Today’s Huff Post story about KKK Grand Wizard and Bonner County, Idaho sheriff candidate Shaun Winkler hosting a cross burning got me on a rant today. Clearly, we’ve got a problem with populism of the right wing variety in America.
According to a 2011 report by the Southern Poverty Law Center, the number of hate groups in the U.S. has been steadily climbing for the last 10 years. White nationalist Patriot groups, first organized in reaction to the violent government crackdown on dissident groups at Ruby Ridge, Idaho and Waco, Texas in the early 90s, went from 149 groups in 2008 to 1274 groups in 2011.
Add to that the recent stories of Idaho State’s only black lawmaker receiving a hand addressed invitation to join the KKK, a couple of murder-suicide cases involving white supremacist leaders in Arizona and Pennsylvania, and the bust of 10 white supremacists in central Florida for stockpiling weapons and training for a “race war,” and the evidence starts to pile up.
The 2010s are starting to look like the 1980s all over again.
According to veteran right wing watcher (and a greatly admired friend) Chip Berlet,
“We are in the midst of one of the most significant right-wing populist rebellions in United States history. We see around us a series of overlapping social and political movements populated by people [who are] angry, resentful, and full of anxiety.”
Those overlapping movements include a resurgent neo-Nazi faction, Tea Parties, anti-immigrant vigilantes, Christian jihadists, assorted white nationalists, and a big chunk of the Arizona State Legislature.
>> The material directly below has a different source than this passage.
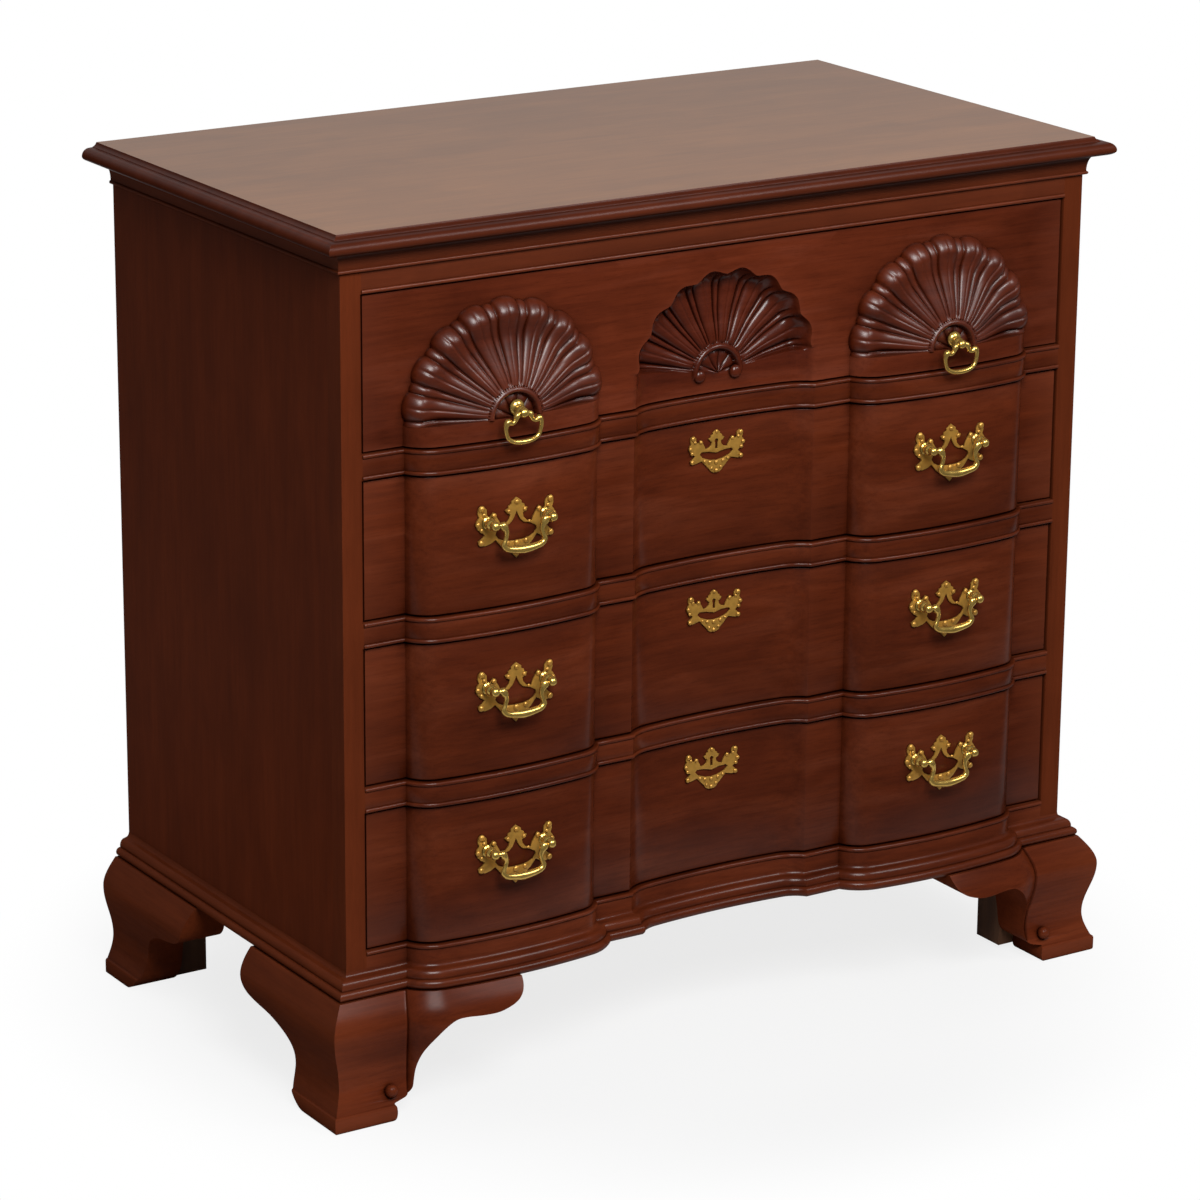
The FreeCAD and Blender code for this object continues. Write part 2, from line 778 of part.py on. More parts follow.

Back in the late 1980s and through the 90s, my activism was mainly pointed at exposing and countering vigilante white supremacists and the religious right wing. Grassroots groups representing both wings of the white right were on the rise back then. But toward the end of the 20th century, things changed. The white supremacist movement went underground, and the religious right had won so much, including taking over much of the grassroots infrastructure of the Republican Party and electing George W. Bush president, that they became the mainstream and lost momentum, even as their power and influence was greater than ever.
But the combination of the election of an African American president, the economic crisis, including a bail out of elites by the government, and the changing demographics of our country has the right surging again. Top that off with a heaping helping of post-9/11 Islamophobia and a side of anti-Chinese sentiment and that rebellion is beginning to look like a movement.
I know that to a lot of people, the litany of groups I listed looks pretty fringe-y. And I agree that it’s not as though anything as exotic as neo-Nazism is likely to amount to a major movement in the U.S., especially given our history with Nazi’s in WWII.
However, don’t discount the fringe. The violence they represent is a very real threat and they have a powerful impact on our political culture.
Remember the role the KKK played in the collapse of Reconstruction and enforcing Jim Crow? The chilling affect of vigilante groups is not to be underestimated. Border patrols are today’s Night Riders of the KKK. They don’t just scare the bejeezus out of undocumented immigrants, they also up the ante for immigrant rights activists who must face an opposing side that includes folks with guns who have designs on mining the border.
When extremist groups parade, protest, burn crosses, and distribute hate literature, they’re testing the public consensus on bigotry. They define “hate” as the most extreme and genocidal ranting, making more conservative expressions of bigotry appear mainstream and acceptable by comparison.
Here’s an example. my first entry in this blog was inspired by a marathon of TV news watching I undertook in order to see how people of color are portrayed in liberal media. What I discovered was that even on MSNBC, supposedly the liberal alternative to Fox News, Native Americans are rarely if ever mentioned. Asian Americans nearly received the same treatment, while Latinos and African Americans were almost exclusively represented by sports stars and entertainers. I’d call that racist, but then what do you call Fox?
You see how the presence of something far worse makes what is problematic appear mainstream and, by extension, pretty normal? Just think of the radical racist fringe as the Fox News to more conservative racism’s MSNBC and you’ll see why I say, we’ve got a major problem on our hands.